**Exercise details:** The listing must be reproduced in full, exactly as it stands.

□ □ □ □

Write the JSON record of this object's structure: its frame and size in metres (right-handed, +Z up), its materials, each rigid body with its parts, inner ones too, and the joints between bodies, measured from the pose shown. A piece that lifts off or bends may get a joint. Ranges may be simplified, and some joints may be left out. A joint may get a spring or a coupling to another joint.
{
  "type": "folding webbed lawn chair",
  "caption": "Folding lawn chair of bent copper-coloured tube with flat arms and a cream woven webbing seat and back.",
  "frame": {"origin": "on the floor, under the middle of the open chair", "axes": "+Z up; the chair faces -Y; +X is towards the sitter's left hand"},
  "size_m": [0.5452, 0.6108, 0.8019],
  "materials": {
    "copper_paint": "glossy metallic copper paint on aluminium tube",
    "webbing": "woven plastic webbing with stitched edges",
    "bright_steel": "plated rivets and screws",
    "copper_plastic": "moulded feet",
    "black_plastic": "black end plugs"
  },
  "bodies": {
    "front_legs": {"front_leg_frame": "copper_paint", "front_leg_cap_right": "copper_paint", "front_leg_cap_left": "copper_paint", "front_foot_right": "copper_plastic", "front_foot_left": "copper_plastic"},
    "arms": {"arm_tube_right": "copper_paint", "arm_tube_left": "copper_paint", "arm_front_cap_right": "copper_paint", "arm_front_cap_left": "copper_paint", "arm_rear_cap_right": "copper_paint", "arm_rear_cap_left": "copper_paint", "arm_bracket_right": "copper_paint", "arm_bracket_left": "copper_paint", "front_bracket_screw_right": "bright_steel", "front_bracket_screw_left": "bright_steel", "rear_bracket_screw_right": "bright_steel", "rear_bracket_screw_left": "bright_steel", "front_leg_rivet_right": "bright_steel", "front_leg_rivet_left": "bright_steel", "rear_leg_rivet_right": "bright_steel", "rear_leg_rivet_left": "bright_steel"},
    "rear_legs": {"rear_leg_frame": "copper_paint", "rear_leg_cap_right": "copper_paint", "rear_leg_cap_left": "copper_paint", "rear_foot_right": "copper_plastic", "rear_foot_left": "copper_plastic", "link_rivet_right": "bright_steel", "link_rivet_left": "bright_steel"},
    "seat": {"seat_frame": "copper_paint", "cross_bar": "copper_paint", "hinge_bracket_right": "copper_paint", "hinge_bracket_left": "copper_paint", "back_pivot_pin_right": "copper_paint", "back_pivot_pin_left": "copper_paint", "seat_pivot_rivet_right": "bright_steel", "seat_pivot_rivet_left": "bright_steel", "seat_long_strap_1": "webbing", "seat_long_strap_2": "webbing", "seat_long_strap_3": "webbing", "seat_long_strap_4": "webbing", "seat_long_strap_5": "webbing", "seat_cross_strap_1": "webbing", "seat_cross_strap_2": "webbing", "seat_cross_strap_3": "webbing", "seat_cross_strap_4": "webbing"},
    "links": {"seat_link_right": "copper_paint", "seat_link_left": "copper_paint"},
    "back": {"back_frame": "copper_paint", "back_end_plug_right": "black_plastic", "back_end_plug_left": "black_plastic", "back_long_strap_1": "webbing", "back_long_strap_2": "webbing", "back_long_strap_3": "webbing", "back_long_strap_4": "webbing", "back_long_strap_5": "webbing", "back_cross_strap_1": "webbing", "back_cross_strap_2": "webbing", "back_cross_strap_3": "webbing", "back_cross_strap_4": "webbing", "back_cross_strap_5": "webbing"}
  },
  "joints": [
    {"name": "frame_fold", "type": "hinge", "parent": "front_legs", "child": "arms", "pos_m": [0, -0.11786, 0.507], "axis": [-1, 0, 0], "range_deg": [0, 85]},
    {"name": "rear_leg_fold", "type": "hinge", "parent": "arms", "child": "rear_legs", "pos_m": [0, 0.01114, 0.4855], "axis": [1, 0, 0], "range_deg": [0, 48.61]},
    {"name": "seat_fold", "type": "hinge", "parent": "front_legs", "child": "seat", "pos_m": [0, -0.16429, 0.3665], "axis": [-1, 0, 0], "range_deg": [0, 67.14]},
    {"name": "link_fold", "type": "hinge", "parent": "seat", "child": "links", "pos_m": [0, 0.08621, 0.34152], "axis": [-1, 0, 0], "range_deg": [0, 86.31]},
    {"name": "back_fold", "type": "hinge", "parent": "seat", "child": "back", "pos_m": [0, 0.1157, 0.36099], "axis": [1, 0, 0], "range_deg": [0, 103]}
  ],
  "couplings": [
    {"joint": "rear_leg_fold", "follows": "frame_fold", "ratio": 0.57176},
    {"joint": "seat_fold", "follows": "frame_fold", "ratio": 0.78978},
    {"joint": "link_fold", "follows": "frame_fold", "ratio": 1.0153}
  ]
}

□ □ □ □

**Task solution:**
Write the JSON record of this object's structure: its frame and size in metres (right-handed, +Z up), its materials, each rigid body with its parts, inner ones too, and the joints between bodies, measured from the pose shown. A piece that lifts off or bends may get a joint. Ranges may be simplified, and some joints may be left out. A joint may get a spring or a coupling to another joint.
{
  "type": "folding webbed lawn chair",
  "caption": "Folding lawn chair of bent copper-coloured tube with flat arms and a cream woven webbing seat and back.",
  "frame": {"origin": "on the floor, under the middle of the open chair", "axes": "+Z up; the chair faces -Y; +X is towards the sitter's left hand"},
  "size_m": [0.5452, 0.6108, 0.8019],
  "materials": {
    "copper_paint": "glossy metallic copper paint on aluminium tube",
    "webbing": "woven plastic webbing with stitched edges",
    "bright_steel": "plated rivets and screws",
    "copper_plastic": "moulded feet",
    "black_plastic": "black end plugs"
  },
  "bodies": {
    "front_legs": {"front_leg_frame": "copper_paint", "front_leg_cap_right": "copper_paint", "front_leg_cap_left": "copper_paint", "front_foot_right": "copper_plastic", "front_foot_left": "copper_plastic"},
    "arms": {"arm_tube_right": "copper_paint", "arm_tube_left": "copper_paint", "arm_front_cap_right": "copper_paint", "arm_front_cap_left": "copper_paint", "arm_rear_cap_right": "copper_paint", "arm_rear_cap_left": "copper_paint", "arm_bracket_right": "copper_paint", "arm_bracket_left": "copper_paint", "front_bracket_screw_right": "bright_steel", "front_bracket_screw_left": "bright_steel", "rear_bracket_screw_right": "bright_steel", "rear_bracket_screw_left": "bright_steel", "front_leg_rivet_right": "bright_steel", "front_leg_rivet_left": "bright_steel", "rear_leg_rivet_right": "bright_steel", "rear_leg_rivet_left": "bright_steel"},
    "rear_legs": {"rear_leg_frame": "copper_paint", "rear_leg_cap_right": "copper_paint", "rear_leg_cap_left": "copper_paint", "rear_foot_right": "copper_plastic", "rear_foot_left": "copper_plastic", "link_rivet_right": "bright_steel", "link_rivet_left": "bright_steel"},
    "seat": {"seat_frame": "copper_paint", "cross_bar": "copper_paint", "hinge_bracket_right": "copper_paint", "hinge_bracket_left": "copper_paint", "back_pivot_pin_right": "copper_paint", "back_pivot_pin_left": "copper_paint", "seat_pivot_rivet_right": "bright_steel", "seat_pivot_rivet_left": "bright_steel", "seat_long_strap_1": "webbing", "seat_long_strap_2": "webbing", "seat_long_strap_3": "webbing", "seat_long_strap_4": "webbing", "seat_long_strap_5": "webbing", "seat_cross_strap_1": "webbing", "seat_cross_strap_2": "webbing", "seat_cross_strap_3": "webbing", "seat_cross_strap_4": "webbing"},
    "links": {"seat_link_right": "copper_paint", "seat_link_left": "copper_paint"},
    "back": {"back_frame": "copper_paint", "back_end_plug_right": "black_plastic", "back_end_plug_left": "black_plastic", "back_long_strap_1": "webbing", "back_long_strap_2": "webbing", "back_long_strap_3": "webbing", "back_long_strap_4": "webbing", "back_long_strap_5": "webbing", "back_cross_strap_1": "webbing", "back_cross_strap_2": "webbing", "back_cross_strap_3": "webbing", "back_cross_strap_4": "webbing", "back_cross_strap_5": "webbing"}
  },
  "joints": [
    {"name": "frame_fold", "type": "hinge", "parent": "front_legs", "child": "arms", "pos_m": [0, -0.11786, 0.507], "axis": [-1, 0, 0], "range_deg": [0, 85]},
    {"name": "rear_leg_fold", "type": "hinge", "parent": "arms", "child": "rear_legs", "pos_m": [0, 0.01114, 0.4855], "axis": [1, 0, 0], "range_deg": [0, 48.61]},
    {"name": "seat_fold", "type": "hinge", "parent": "front_legs", "child": "seat", "pos_m": [0, -0.16429, 0.3665], "axis": [-1, 0, 0], "range_deg": [0, 67.14]},
    {"name": "link_fold", "type": "hinge", "parent": "seat", "child": "links", "pos_m": [0, 0.08621, 0.34152], "axis": [-1, 0, 0], "range_deg": [0, 86.31]},
    {"name": "back_fold", "type": "hinge", "parent": "seat", "child": "back", "pos_m": [0, 0.1157, 0.36099], "axis": [1, 0, 0], "range_deg": [0, 103]}
  ],
  "couplings": [
    {"joint": "rear_leg_fold", "follows": "frame_fold", "ratio": 0.57176},
    {"joint": "seat_fold", "follows": "frame_fold", "ratio": 0.78978},
    {"joint": "link_fold", "follows": "frame_fold", "ratio": 1.0153}
  ]
}